* Start *

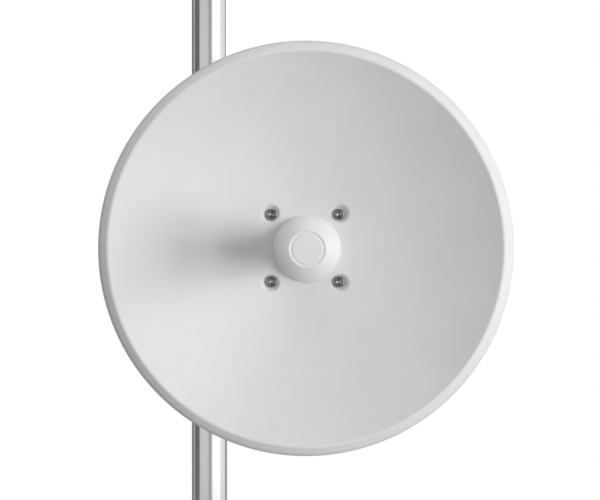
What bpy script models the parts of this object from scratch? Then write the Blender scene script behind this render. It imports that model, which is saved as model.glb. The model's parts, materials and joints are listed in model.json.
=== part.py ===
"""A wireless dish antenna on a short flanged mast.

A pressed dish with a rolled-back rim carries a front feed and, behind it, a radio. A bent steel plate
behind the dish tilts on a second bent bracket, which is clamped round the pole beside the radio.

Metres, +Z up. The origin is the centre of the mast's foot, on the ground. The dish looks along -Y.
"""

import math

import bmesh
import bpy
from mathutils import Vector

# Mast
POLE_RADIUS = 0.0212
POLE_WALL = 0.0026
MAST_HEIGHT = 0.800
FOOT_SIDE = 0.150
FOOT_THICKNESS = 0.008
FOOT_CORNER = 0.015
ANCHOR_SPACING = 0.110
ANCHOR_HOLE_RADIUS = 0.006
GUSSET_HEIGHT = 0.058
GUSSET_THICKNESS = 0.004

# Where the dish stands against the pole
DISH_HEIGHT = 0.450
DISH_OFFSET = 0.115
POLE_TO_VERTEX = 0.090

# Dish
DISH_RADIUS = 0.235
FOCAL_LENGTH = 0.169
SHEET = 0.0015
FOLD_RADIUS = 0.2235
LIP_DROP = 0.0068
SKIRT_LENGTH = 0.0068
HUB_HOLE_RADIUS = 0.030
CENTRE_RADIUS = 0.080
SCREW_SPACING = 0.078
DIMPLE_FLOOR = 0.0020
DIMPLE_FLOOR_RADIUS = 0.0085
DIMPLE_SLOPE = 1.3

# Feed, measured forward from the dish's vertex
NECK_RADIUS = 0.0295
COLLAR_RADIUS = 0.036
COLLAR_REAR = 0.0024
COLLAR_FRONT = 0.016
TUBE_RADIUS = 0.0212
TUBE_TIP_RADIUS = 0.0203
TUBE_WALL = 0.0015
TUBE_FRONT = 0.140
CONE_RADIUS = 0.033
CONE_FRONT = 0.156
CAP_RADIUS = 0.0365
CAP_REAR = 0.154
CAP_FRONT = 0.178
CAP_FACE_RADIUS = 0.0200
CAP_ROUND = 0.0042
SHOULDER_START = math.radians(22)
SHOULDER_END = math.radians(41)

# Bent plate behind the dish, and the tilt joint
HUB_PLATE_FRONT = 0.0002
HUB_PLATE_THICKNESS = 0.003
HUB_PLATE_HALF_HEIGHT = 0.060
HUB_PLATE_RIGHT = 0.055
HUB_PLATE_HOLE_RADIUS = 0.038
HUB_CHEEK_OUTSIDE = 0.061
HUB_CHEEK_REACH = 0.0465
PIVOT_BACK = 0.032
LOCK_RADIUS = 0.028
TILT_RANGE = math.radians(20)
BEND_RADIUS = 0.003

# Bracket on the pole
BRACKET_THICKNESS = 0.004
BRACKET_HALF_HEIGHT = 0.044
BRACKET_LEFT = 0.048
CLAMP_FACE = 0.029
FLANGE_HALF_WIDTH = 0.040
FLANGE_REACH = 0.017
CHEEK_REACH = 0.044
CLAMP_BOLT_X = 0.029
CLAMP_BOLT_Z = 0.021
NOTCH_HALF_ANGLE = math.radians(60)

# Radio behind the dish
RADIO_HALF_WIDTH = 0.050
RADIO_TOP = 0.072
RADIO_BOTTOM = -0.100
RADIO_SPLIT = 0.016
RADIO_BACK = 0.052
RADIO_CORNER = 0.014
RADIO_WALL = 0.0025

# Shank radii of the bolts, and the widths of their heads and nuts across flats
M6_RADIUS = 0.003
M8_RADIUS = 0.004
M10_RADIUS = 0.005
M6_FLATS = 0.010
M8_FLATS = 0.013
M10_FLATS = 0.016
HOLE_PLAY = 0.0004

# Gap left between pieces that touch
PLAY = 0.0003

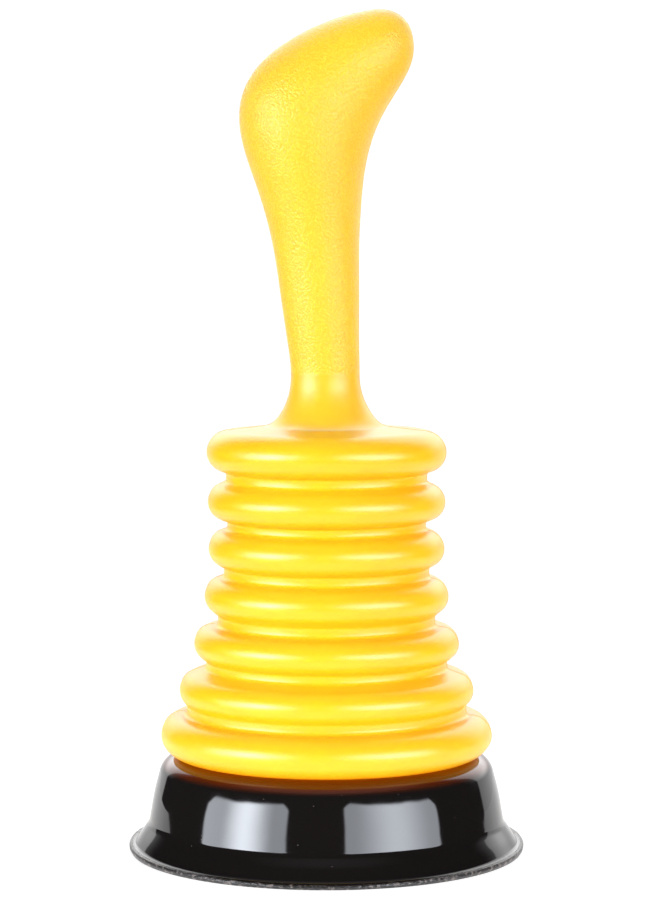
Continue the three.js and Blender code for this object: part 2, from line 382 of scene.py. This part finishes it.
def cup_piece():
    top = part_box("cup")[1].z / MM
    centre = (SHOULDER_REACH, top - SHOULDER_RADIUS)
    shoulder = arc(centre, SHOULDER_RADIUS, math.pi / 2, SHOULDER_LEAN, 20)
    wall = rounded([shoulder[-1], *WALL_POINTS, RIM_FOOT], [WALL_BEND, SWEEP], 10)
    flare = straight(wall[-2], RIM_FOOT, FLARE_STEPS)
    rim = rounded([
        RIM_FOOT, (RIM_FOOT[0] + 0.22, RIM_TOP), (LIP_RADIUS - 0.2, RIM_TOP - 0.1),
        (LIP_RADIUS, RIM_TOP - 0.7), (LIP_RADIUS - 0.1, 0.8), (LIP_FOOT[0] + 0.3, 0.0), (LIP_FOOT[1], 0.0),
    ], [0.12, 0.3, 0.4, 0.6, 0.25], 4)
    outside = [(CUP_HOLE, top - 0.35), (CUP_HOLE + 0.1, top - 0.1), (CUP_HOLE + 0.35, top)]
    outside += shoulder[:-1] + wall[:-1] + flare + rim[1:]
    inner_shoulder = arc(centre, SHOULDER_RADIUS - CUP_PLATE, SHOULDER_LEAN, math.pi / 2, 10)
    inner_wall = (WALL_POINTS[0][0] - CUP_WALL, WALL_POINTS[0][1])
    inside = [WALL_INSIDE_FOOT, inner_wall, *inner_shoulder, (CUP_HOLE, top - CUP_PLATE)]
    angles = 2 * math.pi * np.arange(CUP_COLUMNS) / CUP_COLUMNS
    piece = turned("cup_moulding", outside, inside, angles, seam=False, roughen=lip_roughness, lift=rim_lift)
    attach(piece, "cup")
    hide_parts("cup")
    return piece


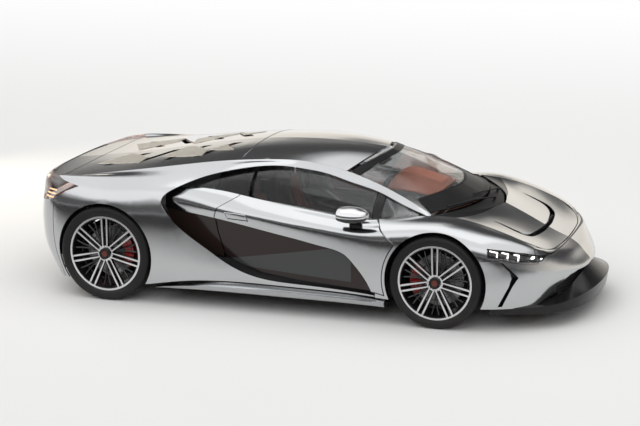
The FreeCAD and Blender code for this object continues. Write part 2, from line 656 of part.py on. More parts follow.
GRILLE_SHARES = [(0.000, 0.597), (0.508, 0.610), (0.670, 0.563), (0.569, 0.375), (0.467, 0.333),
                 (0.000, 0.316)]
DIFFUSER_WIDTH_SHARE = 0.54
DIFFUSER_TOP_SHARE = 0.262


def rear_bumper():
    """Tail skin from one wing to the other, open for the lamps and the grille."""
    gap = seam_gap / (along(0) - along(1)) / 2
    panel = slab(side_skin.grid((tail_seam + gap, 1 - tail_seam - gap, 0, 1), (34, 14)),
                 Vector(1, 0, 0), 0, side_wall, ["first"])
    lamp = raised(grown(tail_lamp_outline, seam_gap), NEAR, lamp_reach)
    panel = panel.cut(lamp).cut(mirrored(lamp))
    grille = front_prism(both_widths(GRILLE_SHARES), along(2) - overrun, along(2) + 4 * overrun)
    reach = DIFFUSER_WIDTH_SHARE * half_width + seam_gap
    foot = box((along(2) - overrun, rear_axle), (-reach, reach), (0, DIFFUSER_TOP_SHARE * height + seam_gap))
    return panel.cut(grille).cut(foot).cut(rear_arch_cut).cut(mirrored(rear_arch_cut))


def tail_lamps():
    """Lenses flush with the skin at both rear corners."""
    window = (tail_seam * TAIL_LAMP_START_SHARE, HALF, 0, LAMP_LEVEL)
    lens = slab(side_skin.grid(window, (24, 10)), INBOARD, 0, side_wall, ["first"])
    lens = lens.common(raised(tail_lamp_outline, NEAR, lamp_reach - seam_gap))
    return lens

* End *
* Start *

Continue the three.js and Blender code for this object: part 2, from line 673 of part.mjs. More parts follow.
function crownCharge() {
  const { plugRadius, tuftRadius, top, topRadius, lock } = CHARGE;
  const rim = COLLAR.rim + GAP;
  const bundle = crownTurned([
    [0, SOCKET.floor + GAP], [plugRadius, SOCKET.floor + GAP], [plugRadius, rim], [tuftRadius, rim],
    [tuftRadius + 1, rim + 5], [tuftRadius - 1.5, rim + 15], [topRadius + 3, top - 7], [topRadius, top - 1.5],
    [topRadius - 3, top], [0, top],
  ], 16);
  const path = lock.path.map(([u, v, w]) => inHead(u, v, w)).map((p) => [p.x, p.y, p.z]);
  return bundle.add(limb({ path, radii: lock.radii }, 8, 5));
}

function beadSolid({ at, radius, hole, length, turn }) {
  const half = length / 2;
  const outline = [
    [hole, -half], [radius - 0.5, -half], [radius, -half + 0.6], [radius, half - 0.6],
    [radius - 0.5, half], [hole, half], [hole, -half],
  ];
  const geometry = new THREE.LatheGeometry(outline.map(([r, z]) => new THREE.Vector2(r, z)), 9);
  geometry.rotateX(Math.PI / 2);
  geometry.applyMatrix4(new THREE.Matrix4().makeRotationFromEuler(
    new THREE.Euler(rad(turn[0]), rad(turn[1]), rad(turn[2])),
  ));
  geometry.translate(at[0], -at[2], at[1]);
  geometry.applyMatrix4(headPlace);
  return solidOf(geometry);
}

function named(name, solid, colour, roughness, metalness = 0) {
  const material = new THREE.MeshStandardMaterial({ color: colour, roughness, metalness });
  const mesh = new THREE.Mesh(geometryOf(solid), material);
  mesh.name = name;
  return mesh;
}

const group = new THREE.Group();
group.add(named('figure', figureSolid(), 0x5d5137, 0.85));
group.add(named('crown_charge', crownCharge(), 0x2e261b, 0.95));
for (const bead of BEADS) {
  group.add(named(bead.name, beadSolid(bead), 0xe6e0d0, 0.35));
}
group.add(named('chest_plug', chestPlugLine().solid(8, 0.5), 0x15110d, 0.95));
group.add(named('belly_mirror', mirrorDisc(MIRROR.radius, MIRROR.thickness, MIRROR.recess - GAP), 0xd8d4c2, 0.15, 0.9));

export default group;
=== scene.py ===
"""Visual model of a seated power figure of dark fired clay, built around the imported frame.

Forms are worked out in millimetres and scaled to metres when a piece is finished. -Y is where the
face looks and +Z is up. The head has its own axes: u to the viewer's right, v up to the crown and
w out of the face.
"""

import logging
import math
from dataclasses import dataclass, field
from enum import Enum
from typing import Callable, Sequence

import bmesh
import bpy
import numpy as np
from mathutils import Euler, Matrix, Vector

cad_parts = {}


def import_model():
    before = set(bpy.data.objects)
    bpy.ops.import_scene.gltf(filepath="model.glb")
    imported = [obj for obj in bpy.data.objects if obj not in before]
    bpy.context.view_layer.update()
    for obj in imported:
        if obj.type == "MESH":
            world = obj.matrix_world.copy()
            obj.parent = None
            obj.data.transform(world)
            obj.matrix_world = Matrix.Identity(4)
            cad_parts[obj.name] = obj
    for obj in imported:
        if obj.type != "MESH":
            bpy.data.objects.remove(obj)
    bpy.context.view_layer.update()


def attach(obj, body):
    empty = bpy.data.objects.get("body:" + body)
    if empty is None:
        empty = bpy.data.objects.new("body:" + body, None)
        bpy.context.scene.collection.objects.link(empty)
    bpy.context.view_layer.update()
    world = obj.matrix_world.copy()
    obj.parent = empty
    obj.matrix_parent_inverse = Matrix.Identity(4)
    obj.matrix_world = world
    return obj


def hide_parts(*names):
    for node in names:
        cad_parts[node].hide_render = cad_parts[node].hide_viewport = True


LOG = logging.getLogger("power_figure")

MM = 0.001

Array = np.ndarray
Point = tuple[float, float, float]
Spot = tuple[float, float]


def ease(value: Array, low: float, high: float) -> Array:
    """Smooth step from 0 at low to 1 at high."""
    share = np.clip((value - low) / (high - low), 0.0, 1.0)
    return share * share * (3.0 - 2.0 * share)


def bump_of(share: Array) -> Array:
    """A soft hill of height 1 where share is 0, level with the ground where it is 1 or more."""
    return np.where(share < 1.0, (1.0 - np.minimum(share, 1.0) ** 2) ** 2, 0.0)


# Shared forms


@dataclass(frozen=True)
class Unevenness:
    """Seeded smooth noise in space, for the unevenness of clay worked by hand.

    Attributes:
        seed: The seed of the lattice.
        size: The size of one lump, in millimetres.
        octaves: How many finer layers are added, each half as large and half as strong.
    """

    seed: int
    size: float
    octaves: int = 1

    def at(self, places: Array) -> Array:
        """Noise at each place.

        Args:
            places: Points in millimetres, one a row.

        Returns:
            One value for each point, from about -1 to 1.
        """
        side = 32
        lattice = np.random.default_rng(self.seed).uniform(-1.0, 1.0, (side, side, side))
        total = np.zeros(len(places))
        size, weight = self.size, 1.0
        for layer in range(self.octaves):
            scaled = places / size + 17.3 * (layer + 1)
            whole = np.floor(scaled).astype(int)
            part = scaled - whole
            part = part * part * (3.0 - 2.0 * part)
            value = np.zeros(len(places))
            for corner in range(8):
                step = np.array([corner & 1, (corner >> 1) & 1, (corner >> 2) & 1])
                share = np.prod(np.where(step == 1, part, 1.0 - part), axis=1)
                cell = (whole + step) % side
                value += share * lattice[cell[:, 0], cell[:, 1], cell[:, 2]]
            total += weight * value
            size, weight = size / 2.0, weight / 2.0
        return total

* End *
* Start *

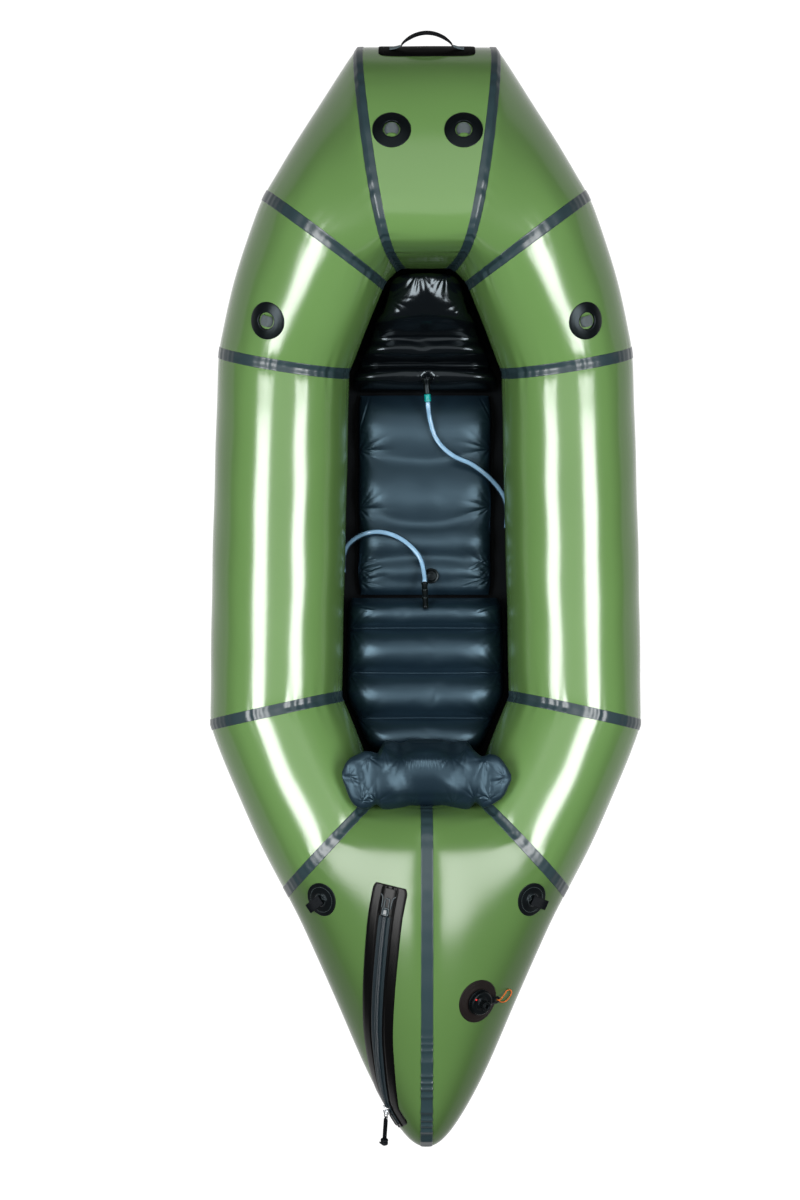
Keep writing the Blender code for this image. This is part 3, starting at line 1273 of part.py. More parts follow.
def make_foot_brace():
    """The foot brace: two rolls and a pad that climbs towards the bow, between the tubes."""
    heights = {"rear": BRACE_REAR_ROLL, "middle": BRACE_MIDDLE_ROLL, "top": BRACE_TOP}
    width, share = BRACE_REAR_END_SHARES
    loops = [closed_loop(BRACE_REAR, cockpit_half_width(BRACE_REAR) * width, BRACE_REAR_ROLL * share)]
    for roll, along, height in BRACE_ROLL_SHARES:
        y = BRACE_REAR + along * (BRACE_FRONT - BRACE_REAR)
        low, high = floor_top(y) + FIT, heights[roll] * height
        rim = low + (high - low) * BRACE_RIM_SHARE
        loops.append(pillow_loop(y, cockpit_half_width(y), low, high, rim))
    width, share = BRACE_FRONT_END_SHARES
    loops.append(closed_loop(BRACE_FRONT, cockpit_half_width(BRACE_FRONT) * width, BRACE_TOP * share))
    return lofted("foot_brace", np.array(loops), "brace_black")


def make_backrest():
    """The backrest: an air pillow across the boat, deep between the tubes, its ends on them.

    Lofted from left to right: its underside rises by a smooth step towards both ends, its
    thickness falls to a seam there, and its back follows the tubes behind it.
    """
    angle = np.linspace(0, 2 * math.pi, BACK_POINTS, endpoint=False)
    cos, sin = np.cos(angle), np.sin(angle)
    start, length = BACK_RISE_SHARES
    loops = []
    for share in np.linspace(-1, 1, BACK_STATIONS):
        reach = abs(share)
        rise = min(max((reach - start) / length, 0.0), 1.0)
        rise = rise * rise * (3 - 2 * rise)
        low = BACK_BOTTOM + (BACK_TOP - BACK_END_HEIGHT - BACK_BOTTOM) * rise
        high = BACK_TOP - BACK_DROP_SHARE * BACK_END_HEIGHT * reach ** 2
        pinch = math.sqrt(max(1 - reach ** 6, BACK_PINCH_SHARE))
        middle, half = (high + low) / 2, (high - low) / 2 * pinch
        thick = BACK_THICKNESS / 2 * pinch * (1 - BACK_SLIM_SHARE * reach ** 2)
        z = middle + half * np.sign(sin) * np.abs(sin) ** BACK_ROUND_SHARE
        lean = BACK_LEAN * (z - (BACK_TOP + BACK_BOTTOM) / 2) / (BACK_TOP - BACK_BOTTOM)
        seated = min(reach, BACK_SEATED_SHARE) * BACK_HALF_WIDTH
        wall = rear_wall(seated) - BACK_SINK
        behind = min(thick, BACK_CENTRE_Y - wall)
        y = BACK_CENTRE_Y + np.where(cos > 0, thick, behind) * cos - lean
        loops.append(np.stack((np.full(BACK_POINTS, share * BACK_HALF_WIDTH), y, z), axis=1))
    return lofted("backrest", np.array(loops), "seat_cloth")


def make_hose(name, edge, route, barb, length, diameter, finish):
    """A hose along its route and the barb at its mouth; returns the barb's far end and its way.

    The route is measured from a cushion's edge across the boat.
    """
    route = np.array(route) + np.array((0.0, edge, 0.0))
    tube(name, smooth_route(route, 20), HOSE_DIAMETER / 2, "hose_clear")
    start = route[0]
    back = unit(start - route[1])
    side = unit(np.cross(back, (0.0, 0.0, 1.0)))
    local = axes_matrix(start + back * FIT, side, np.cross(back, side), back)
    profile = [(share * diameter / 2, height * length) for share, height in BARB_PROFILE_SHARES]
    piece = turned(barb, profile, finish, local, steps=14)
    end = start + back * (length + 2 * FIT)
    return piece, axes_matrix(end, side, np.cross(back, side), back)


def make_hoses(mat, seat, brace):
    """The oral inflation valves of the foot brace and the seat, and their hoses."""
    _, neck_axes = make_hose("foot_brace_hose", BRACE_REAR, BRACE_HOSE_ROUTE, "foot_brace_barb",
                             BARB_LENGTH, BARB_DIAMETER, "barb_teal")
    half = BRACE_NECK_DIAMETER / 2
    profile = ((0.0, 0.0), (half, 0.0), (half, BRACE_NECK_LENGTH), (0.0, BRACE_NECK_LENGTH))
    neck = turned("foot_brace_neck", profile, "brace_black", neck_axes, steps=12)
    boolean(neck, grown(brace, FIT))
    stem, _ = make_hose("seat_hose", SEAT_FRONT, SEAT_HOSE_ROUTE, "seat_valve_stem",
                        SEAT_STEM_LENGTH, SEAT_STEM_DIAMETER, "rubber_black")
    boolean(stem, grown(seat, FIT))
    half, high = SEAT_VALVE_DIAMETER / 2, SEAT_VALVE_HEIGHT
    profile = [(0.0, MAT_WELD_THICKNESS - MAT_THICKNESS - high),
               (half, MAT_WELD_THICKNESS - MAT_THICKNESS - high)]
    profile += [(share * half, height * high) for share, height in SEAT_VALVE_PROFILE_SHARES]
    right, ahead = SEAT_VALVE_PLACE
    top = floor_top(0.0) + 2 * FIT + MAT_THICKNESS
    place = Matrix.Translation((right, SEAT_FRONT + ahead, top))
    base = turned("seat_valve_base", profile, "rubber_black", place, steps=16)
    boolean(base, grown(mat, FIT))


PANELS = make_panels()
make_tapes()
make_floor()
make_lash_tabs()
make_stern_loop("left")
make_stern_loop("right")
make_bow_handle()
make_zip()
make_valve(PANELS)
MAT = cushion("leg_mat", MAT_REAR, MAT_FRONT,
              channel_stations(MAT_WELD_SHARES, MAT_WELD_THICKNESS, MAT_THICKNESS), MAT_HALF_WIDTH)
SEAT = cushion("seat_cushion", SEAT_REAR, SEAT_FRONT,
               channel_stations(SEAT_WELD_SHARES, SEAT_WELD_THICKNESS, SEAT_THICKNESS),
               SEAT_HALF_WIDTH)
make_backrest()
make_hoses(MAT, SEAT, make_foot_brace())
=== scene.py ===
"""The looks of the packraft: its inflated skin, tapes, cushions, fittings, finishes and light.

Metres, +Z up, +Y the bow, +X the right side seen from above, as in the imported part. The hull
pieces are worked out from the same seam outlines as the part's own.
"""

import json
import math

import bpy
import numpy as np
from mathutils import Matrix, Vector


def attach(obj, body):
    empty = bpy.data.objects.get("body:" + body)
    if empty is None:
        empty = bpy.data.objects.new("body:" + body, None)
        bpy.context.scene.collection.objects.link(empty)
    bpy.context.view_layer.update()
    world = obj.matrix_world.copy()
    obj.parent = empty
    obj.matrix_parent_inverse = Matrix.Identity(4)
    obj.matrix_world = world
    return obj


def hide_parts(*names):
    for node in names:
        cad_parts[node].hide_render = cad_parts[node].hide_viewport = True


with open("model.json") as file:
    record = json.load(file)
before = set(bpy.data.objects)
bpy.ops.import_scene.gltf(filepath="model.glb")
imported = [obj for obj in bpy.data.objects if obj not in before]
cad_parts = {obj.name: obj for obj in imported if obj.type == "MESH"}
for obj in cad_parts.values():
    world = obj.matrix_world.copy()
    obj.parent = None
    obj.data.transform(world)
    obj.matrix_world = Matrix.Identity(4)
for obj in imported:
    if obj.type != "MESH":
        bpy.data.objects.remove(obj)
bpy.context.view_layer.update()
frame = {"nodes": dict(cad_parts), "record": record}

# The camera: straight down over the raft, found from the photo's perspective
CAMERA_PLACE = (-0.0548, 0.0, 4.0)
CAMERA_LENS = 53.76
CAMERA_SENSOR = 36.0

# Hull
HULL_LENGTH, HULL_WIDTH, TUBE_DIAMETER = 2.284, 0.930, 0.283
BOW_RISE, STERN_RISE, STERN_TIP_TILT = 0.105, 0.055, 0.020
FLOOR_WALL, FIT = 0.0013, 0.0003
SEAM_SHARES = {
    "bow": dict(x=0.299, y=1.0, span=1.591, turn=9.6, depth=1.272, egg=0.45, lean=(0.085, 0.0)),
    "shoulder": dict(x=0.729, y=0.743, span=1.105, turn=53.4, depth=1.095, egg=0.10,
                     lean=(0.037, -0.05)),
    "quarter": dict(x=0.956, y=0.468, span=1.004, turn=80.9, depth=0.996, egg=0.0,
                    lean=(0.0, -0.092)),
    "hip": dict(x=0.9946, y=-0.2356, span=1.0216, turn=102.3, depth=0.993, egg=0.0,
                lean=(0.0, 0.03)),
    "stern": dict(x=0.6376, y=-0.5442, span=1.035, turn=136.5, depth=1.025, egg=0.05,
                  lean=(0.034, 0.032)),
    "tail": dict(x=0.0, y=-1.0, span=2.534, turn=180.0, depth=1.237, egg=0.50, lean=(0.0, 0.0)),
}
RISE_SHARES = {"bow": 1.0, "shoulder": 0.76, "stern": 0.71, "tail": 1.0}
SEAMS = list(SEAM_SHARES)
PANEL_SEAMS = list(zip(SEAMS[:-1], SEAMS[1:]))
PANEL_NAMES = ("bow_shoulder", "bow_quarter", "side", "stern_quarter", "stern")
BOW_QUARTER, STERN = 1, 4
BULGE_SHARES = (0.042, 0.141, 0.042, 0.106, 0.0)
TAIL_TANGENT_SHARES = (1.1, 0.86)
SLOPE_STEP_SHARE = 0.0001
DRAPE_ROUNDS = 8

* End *

◆ TASK OBJECTIVE: Start with the line that contains "make_bow_handle()" and end with the line that contains "record = json.load(file)"; give those lines again exactly, and no others.

◆ ANSWER TO THIS TASK:
make_bow_handle()
make_zip()
make_valve(PANELS)
MAT = cushion("leg_mat", MAT_REAR, MAT_FRONT,
              channel_stations(MAT_WELD_SHARES, MAT_WELD_THICKNESS, MAT_THICKNESS), MAT_HALF_WIDTH)
SEAT = cushion("seat_cushion", SEAT_REAR, SEAT_FRONT,
               channel_stations(SEAT_WELD_SHARES, SEAT_WELD_THICKNESS, SEAT_THICKNESS),
               SEAT_HALF_WIDTH)
make_backrest()
make_hoses(MAT, SEAT, make_foot_brace())
=== scene.py ===
"""The looks of the packraft: its inflated skin, tapes, cushions, fittings, finishes and light.

Metres, +Z up, +Y the bow, +X the right side seen from above, as in the imported part. The hull
pieces are worked out from the same seam outlines as the part's own.
"""

import json
import math

import bpy
import numpy as np
from mathutils import Matrix, Vector


def attach(obj, body):
    empty = bpy.data.objects.get("body:" + body)
    if empty is None:
        empty = bpy.data.objects.new("body:" + body, None)
        bpy.context.scene.collection.objects.link(empty)
    bpy.context.view_layer.update()
    world = obj.matrix_world.copy()
    obj.parent = empty
    obj.matrix_parent_inverse = Matrix.Identity(4)
    obj.matrix_world = world
    return obj


def hide_parts(*names):
    for node in names:
        cad_parts[node].hide_render = cad_parts[node].hide_viewport = True


with open("model.json") as file:
    record = json.load(file)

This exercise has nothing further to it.